The Perussuomalaiset is a far-right party. Finland will sleep safer if we call them out.

by , under Enrique Tessieri

The Perussuomalaiset* joins the newly formed Identity and Democracy (ID) group in the EU led by far-right politicians like Matteo Salvini, and Marine Le Pen. This is one of many examples of the PS’ far-right colors.

One of Finland’s most significant acts of denial is not fully acknowledging that the Perussuomalaiset (PS) is a far-right party that is openly hostile to migrants, minorities, and to our Nordic institutions. The mainstream European media calls the PS correctly a far-right party as do NGOs like HOPE not hate.

At Migrant Tales, we could not agree more with other European newspapers like the Financial Times of London, The Guardian, Politico, Spiegel Online, EUObserver, The Local SE, Madrid’s El País and others that see the PS as a far-right party.

A “perfect” far-right couple: Matteo Salvini and Laura Huhtasaari.

One of the big political pitches that parties like the PS make directly or indirectly the the hateful language of white supremacy. The most recent case implicating its youth organization is a case in point. In a tweet by the PS Youth group, showed a picture of a black couple smiling contenedly at their newborn child: “Vote for the Perussuomalaiset so that Finland won’t look like this.”

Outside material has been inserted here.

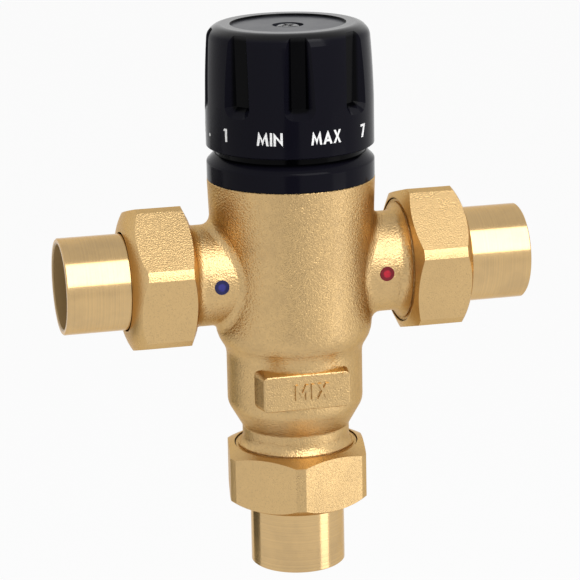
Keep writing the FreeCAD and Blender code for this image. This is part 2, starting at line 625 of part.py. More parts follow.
# --- Bonnet and spindle ---------------------------------------------------------------
def bonnet():
    plug_r = UPPER_CHAMBER_R - RUN
    chamber_top = SPINDLE_SHOULDER_Z[1] + RUN
    shape = turned(
        (MIXING_BORE_R, SEAT_Z), (BONNET_SKIRT_R, SEAT_Z), (BONNET_SKIRT_R, BONNET_PLUG_BOTTOM),
        (plug_r, BONNET_PLUG_BOTTOM),
        *ring_groove(plug_r, UPPER_CHAMBER_R, BONNET_RING_SECTION, BONNET_RING_Z),
        (plug_r, CAP_THREAD_BOTTOM),
        (CAP_BORE_R - THREAD_GAP, CAP_THREAD_BOTTOM), (CAP_BORE_R - THREAD_GAP, BARREL_TOP_Z),
        (BONNET_TOWER_R, BARREL_TOP_Z), (BONNET_TOWER_R, BONNET_TOWER_TOP),
        (BONNET_NECK_R, BONNET_TOWER_TOP), (BONNET_NECK_R, BONNET_NECK_TOP),
        (SPINDLE_R + RUN, BONNET_NECK_TOP), (SPINDLE_R + RUN, chamber_top),
        (CARRIER_BORE_R, chamber_top), (CARRIER_BORE_R, BONNET_SKIRT_BORE_TOP),
        (MIXING_BORE_R, BONNET_SKIRT_BORE_TOP))
    flats = hexagon(BONNET_FLATS, BARREL_TOP_Z, BONNET_HEX_TOP, 30)
    shape = shape.fuse(flats.cut(rod(BONNET_TOWER_R - ROOT, BARREL_TOP_Z, BONNET_HEX_TOP)))
    reach, width = CARRIER_LUG_R + LOOSE, CARRIER_LUG_WIDTH + 2 * RUN
    slots = Part.makeBox(2 * reach, width, LUG_SLOT_TOP - BONNET_SKIRT_BORE_TOP,
                         Vector(-reach, -width / 2, BONNET_SKIRT_BORE_TOP))
    return shape.cut(slots).removeSplitter()


def spindle():
    low, high = SPINDLE_SHOULDER_Z
    moves = [(SPINDLE_R, high)]
    for z in SPINDLE_RINGS_Z:
        moves += ring_groove(SPINDLE_R, SPINDLE_R + RUN, SPINDLE_RING_SECTION, z)
    clip_top = SPINDLE_CLIP_BOTTOM + CLIP_THICK
    splines = HUB_BOTTOM - LEAD_IN
    moves += [(SPINDLE_R, SPINDLE_CLIP_BOTTOM), (SPINDLE_CLIP_GROOVE_R, SPINDLE_CLIP_BOTTOM),
              (SPINDLE_CLIP_GROOVE_R, clip_top), (SPINDLE_R, clip_top), (SPINDLE_R, splines)]
    shape = turned(
        (0, SPINDLE_STUB_BOTTOM), (LEAD_THREAD_R, SPINDLE_STUB_BOTTOM), (LEAD_THREAD_R, low),
        (SPINDLE_SHOULDER_R, low), (SPINDLE_SHOULDER_R, high), *moves, (0, splines))
    shape = shape.fuse(spline_prism(SPLINE_R, SPLINE_DEPTH, splines, SPINDLE_TOP))
    return shape.cut(rod(TAP_R, SPINDLE_TOP - TAP_DEPTH, SPINDLE_TOP))


def spindle_rings():
    rings = [o_ring(SPINDLE_R + RUN, SPINDLE_RING_SECTION, z) for z in SPINDLE_RINGS_Z]
    return Part.makeCompound(rings)


# --- Collar and knob ------------------------------------------------------------------
def collar():
    hex_r = BONNET_FLATS / 2 / math.cos(math.radians(30)) + LOOSE
    floor_top = BONNET_HEX_TOP + COLLAR_FLOOR
    shape = turned(
        (hex_r, BARREL_TOP_Z), (COLLAR_R, BARREL_TOP_Z), (COLLAR_R, COLLAR_WALL_TOP),
        (COLLAR_BEVEL_R, COLLAR_TOP), (COLLAR_RIM_R, COLLAR_TOP), (COLLAR_RIM_R, COLLAR_RIM_TOP),
        (COLLAR_RIM_INNER_R, COLLAR_RIM_TOP), (COLLAR_RIM_INNER_R, floor_top),
        (BONNET_TOWER_R + RUN, floor_top), (BONNET_TOWER_R + RUN, BONNET_HEX_TOP),
        (hex_r, BONNET_HEX_TOP))
    brow = [e for e in shape.Edges if e.Closed and abs(e.CenterOfMass.z - COLLAR_WALL_TOP) < RUN]
    shape = shape.makeFillet(COLLAR_EDGE_R, brow)
    back = 90 + FLUTE_AZIMUTH
    stop = sector(COLLAR_RIM_INNER_R, COLLAR_RIM_R, COLLAR_RIM_TOP - COLLAR_FLOOR,
                  KNOB_SKIRT_TOP - LOOSE, STOP_ARC, back)
    depth = COLLAR_R - COLLAR_BEVEL_R
    index = Part.makeBox(depth, COLLAR_INDEX_WIDTH, COLLAR_TOP - COLLAR_WALL_TOP,
                         Vector(COLLAR_BEVEL_R - EDGE_BREAK, -COLLAR_INDEX_WIDTH / 2,
                                COLLAR_WALL_TOP))
    return shape.fuse(stop).fuse(spun(index, back)).removeSplitter()


def flute_tool():
    """Draft-sided groove that runs out through the knob's shoulder."""
    depth = KNOB_R - FLUTE_FLOOR_R + TOOL_OVER
    high = KNOB_TOP_Z + TOOL_OVER
    floor = rounded_wire(FLUTE_FLOOR_HALF, FLUTE_LEDGE_Z, high, EDGE_BREAK,
                         lambda u, v: Vector(FLUTE_FLOOR_R, u, v))
    mouth = rounded_wire(FLUTE_FLOOR_HALF + depth, FLUTE_LEDGE_Z - depth, high,
                         EDGE_BREAK + depth, lambda u, v: Vector(FLUTE_FLOOR_R + depth, u, v))
    tool = Part.makeLoft([floor, mouth], True, True)
    tool.rotate(Vector(FLUTE_FLOOR_R, 0, FLUTE_LEDGE_Z), Vector(0, 1, 0), FLUTE_DRAFT)
    return tool


def knob():
    front = 270 + FLUTE_AZIMUTH
    bend = (KNOB_CROWN_R + QUARTER * (KNOB_SHOULDER_R - KNOB_CROWN_R),
            KNOB_SHOULDER_Z + QUARTER * (KNOB_TOP_Z - KNOB_SHOULDER_Z))
    draw, rise = KNOB_WALL_BOW
    bow = (KNOB_R - draw * (KNOB_R - KNOB_SHOULDER_R),
           KNOB_WALL_Z + rise * (KNOB_SHOULDER_Z - KNOB_WALL_Z))
    roof = DISC_SEAT - KNOB_TOP_WALL
    cone = KNOB_BORE_R - KNOB_CAVITY_R
    shape = turned(
        (KNOB_BORE_R, KNOB_RIM_Z), (KNOB_R - EDGE_BREAK, KNOB_RIM_Z),
        (KNOB_R, KNOB_RIM_Z + EDGE_BREAK), (KNOB_R, KNOB_WALL_Z),
        (bow, (KNOB_SHOULDER_R, KNOB_SHOULDER_Z)), (bend, (KNOB_CROWN_R, KNOB_TOP_Z)),
        (DISC_R + RUN, KNOB_TOP_Z), (DISC_R + RUN, DISC_SEAT), (SCREW_WELL_R, DISC_SEAT),
        (SCREW_WELL_R, SCREW_SEAT_Z), (SCREW_SHANK_R + LOOSE, SCREW_SEAT_Z),
        (SCREW_SHANK_R + LOOSE, SPINDLE_TOP + LOOSE), (SPLINE_R, SPINDLE_TOP + LOOSE),
        (SPLINE_R, HUB_BOTTOM), (HUB_R, HUB_BOTTOM), (HUB_R, roof), (KNOB_CAVITY_R, roof),
        (KNOB_CAVITY_R, KNOB_SKIRT_TOP + cone), (KNOB_BORE_R, KNOB_SKIRT_TOP))
    teeth = tube(SPLINE_R - SPLINE_DEPTH - LOOSE, SPLINE_R + LOOSE, HUB_BOTTOM, SPINDLE_TOP)
    grooves = spline_prism(SPLINE_R + RUN, SPLINE_DEPTH, HUB_BOTTOM, SPINDLE_TOP)
    shape = shape.fuse(teeth.cut(grooves))
    for i in range(RIB_COUNT):
        rib = Part.makeBox(KNOB_CAVITY_R - HUB_R + 2 * ROOT, RIB_THICK, roof - RIB_BOTTOM,
                           Vector(HUB_R - ROOT, -RIB_THICK / 2, RIB_BOTTOM))
        shape = shape.fuse(spun(rib, front + (i + 0.5) * 360 / RIB_COUNT))
    stop = sector(COLLAR_RIM_INNER_R, KNOB_BORE_R + ROOT, COLLAR_RIM_TOP + LOOSE,
                  KNOB_SKIRT_TOP + cone / 2, STOP_ARC, front)
    shape = shape.fuse(stop)
    tool = flute_tool()
    for i in range(FLUTE_COUNT):
        shape = shape.cut(spun(tool, front + i * 360 / FLUTE_COUNT))
    return shape.removeSplitter()


def knob_disc():
    return tube(SCREW_WELL_R, DISC_R, DISC_SEAT, DISC_TOP)


def knob_screw():
    bottom = SCREW_SEAT_Z - SCREW_LENGTH
    top = SCREW_SEAT_Z + SCREW_HEAD
    brow = SCREW_HEAD - SCREW_HEAD_EDGE
    bend = (SCREW_HEAD_R - (1 - QUARTER) * brow, top - (1 - QUARTER) * brow)
    shape = turned(
        (0, bottom), (SCREW_SHANK_R - EDGE_BREAK, bottom), (SCREW_SHANK_R, bottom + EDGE_BREAK),
        (SCREW_SHANK_R, SCREW_SEAT_Z), (SCREW_HEAD_R, SCREW_SEAT_Z), (SCREW_HEAD_R, top - brow),
        (bend, (SCREW_HEAD_R - brow, top)), (0, top))
    for angle in (0, 90):
        slot = Part.makeBox(2 * SCREW_RECESS_ARM, 2 * SCREW_RECESS_HALF, SCREW_RECESS_DEPTH,
                            Vector(-SCREW_RECESS_ARM, -SCREW_RECESS_HALF, top - SCREW_RECESS_DEPTH))
        shape = shape.cut(spun(slot, angle + SCREW_TURN))
    return shape


# --- Assembly ---------------------------------------------------------------------------
def build():
    pieces = {
        "valve_body": valve_body(),
        "cold_marker": marker(-1),
        "hot_marker": marker(1),
        "shutter": shutter(),
        "shutter_o_ring": o_ring(BRIDGE_R, SHUTTER_RING_SECTION, 0),
        "wax_element": element(),
        "element_nut": element_nut(),
        "element_pin": element_pin(),
        "return_spring": coil(RETAINER_TOP, -SHUTTER_WEB, RETURN_MEAN_R, RETURN_WIRE_R, RETURN_TURNS),
        "spring_retainer": retainer(),
        "carrier": carrier(),
        "carrier_clip": split_ring(CARRIER_CLIP_BORE_R, CARRIER_CLIP_GROOVE_R, CARRIER_BOTTOM),
        "overload_plunger": plunger(),
        "overload_spring": coil(PLUNGER_SEAT + PLUNGER_FLANGE, CARRIER_CHAMBER_TOP,
                                OVERLOAD_MEAN_R, OVERLOAD_WIRE_R, OVERLOAD_TURNS),
        "bonnet": bonnet(),
        "bonnet_o_ring": o_ring(UPPER_CHAMBER_R, BONNET_RING_SECTION, BONNET_RING_Z),
        "spindle": spindle(),
        "spindle_o_rings": spindle_rings(),
        "spindle_clip": split_ring(SPINDLE_CLIP_GROOVE_R, SPINDLE_CLIP_R, SPINDLE_CLIP_BOTTOM),
        "collar_ring": collar(),
        "knob": knob(),
        "knob_disc": knob_disc(),
        "knob_screw": knob_screw(),
    }
    for port in PORTS:
        seat = Placement(port.spin.multVec(Vector(0, 0, port.reach)), port.spin)
        for name, shape in (("union_nut", union_nut(port.corner)), ("tailpiece", tailpiece()),
                            ("gasket", gasket())):
            shape.Placement = seat
            pieces[port.name + "_" + name] = shape
    return pieces


def main():
    os.makedirs("parts", exist_ok=True)
    for name, shape in build().items():
        shape.exportStep("parts/" + name + ".step")
        print(name, len(shape.Solids), round(shape.Volume, 1), shape.isValid())


main()
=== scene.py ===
"""Finishes, dial lettering, cast word, springs and studio for a thermostatic mixing valve."""
import math

import bmesh
import bpy
import numpy as np
from bpy.props import FloatProperty, FloatVectorProperty, PointerProperty
from bpy.types import Operator, Panel, PropertyGroup
from mathutils import Matrix, Vector


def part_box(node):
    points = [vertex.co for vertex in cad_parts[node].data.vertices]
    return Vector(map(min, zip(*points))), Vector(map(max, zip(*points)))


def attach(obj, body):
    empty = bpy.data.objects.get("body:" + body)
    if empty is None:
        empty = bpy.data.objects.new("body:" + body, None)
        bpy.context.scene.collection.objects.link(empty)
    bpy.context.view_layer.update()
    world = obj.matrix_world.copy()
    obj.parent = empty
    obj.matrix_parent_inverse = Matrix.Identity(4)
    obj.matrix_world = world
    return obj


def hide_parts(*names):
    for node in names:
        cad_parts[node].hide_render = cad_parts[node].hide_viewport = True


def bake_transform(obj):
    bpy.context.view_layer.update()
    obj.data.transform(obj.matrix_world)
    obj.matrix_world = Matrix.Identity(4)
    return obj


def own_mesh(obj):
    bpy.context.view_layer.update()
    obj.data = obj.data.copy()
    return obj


bl_info = {
    "name": "Mixing valve finishes",
    "version": (1, 0, 0),
    "blender": (4, 5, 0),
    "location": "View3D > Sidebar > Mixing valve",
    "description": "Finishes, dial lettering and studio for a mixing valve",
    "category": "Object",
}

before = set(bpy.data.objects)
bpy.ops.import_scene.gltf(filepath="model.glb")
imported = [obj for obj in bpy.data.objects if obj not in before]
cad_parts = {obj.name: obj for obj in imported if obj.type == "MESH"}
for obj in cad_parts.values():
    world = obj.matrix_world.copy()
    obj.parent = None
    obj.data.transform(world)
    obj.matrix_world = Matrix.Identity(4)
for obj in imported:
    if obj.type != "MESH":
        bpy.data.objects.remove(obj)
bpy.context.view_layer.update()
MM = 0.001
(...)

While it is a good matter that there was a reaction to such a racist message made possible with the help of tax-payers’ money, time permitted the hateful message to sink in.

One of the oldest tricks used by parties like the PS do to communicate with their voters is making outrageous claims usually racist and in code. Parties like the National Coalition Party use the same trick as we saw with Piia Kauma’s false claims about baby carriages.

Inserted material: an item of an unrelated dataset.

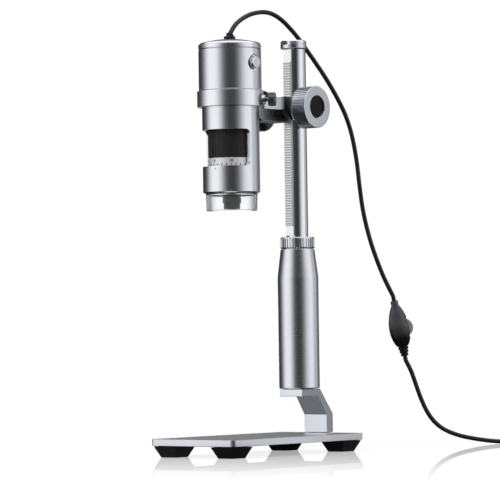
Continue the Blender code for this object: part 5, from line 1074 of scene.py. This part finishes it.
button_grey = metal(
    "button_grey", tone(240, 242, 246), 0.24, grain=0.1, streaks="X", centre=BUTTON_PLACE
)
dull_face(button_grey, BUTTON_FACE - 0.3 * MM, 0.4)
button = turned(
    "button_cap", (0, 0),
    [
        (0.5 * MM, 15.0 * MM), (5.2 * MM, 15.0 * MM), (5.2 * MM, 15.7 * MM),
        (BUTTON_RADIUS, 15.7 * MM), (BUTTON_RADIUS, BUTTON_FACE - 0.4 * MM),
        (BUTTON_RADIUS - 0.12 * MM, BUTTON_FACE - 0.12 * MM),
        (BUTTON_RADIUS - 0.4 * MM, BUTTON_FACE), (2.0 * MM, BUTTON_FACE - 0.08 * MM),
        (0.5 * MM, BUTTON_FACE - 0.1 * MM),
    ],
)
laid(button, BUTTON_PLACE, SIDEWAYS)
fitted(button, button_grey, "snap_button", "button", "snap_button")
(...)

This is how it works: A politician makes an outrageous claim to a journalist, who doesn’t bother to question its veracity. Eventually, the journalist may do some investigating and find out that he or she was fed a generous spoonful of malarkey. By then it’s too late because the story is already out there.

There are many reasons why the national media does not label a party like the PS as far right. Finland has good journalists like internationally acclaimed Jessikka Aro, who exposed pro-Russian Internet trolls, Tuomas Muraja, Kati Pietarinen, and others.

In the face of such good journalists, their valuable work ends up in the dustbin thanks to a lot of poor and toothless journalism. It’s a bit like writing a lot of blockbuster articles, but the last one you did does not make the grade. Your good articles will be forgotten because you are as good as your last story.

What are some reasons why the Finnish media does not call out parties like the PS:

  • The media is too white to notice the difference when it comes to racism;
  • The media tends to speak in code;
  • Finnish consensus and naive expectations that the far right isn’t a threat and will eventually become “normal;”
  • In the latter case, racists and anti-racists will join hands and love each other;
  • Journalists also house closet white supremacist views as far-right parties;
  • Lack of leadership and vision;
  • Opportunism.

The Perussuomalaiset (PS) party imploded on June 13, 2017, into two factions, the PS and New Alternative, which is now called Blue Reform. In the last parliamentary election, Blue Reform has wiped off the Finnish political map when their numbers in parliament plummet from 18 MPs to none. A direct translation of Perussuomalaiset in English would be something like “basic” or “fundamental Finn.” Official translations of the Finnish name of the party, such as Finns Party or True Finns, promote in our opinion nativist nationalism and racism. We, therefore, at Migrant Tales prefer to use in our postings the Finnish name of the party once and after that the acronym PS.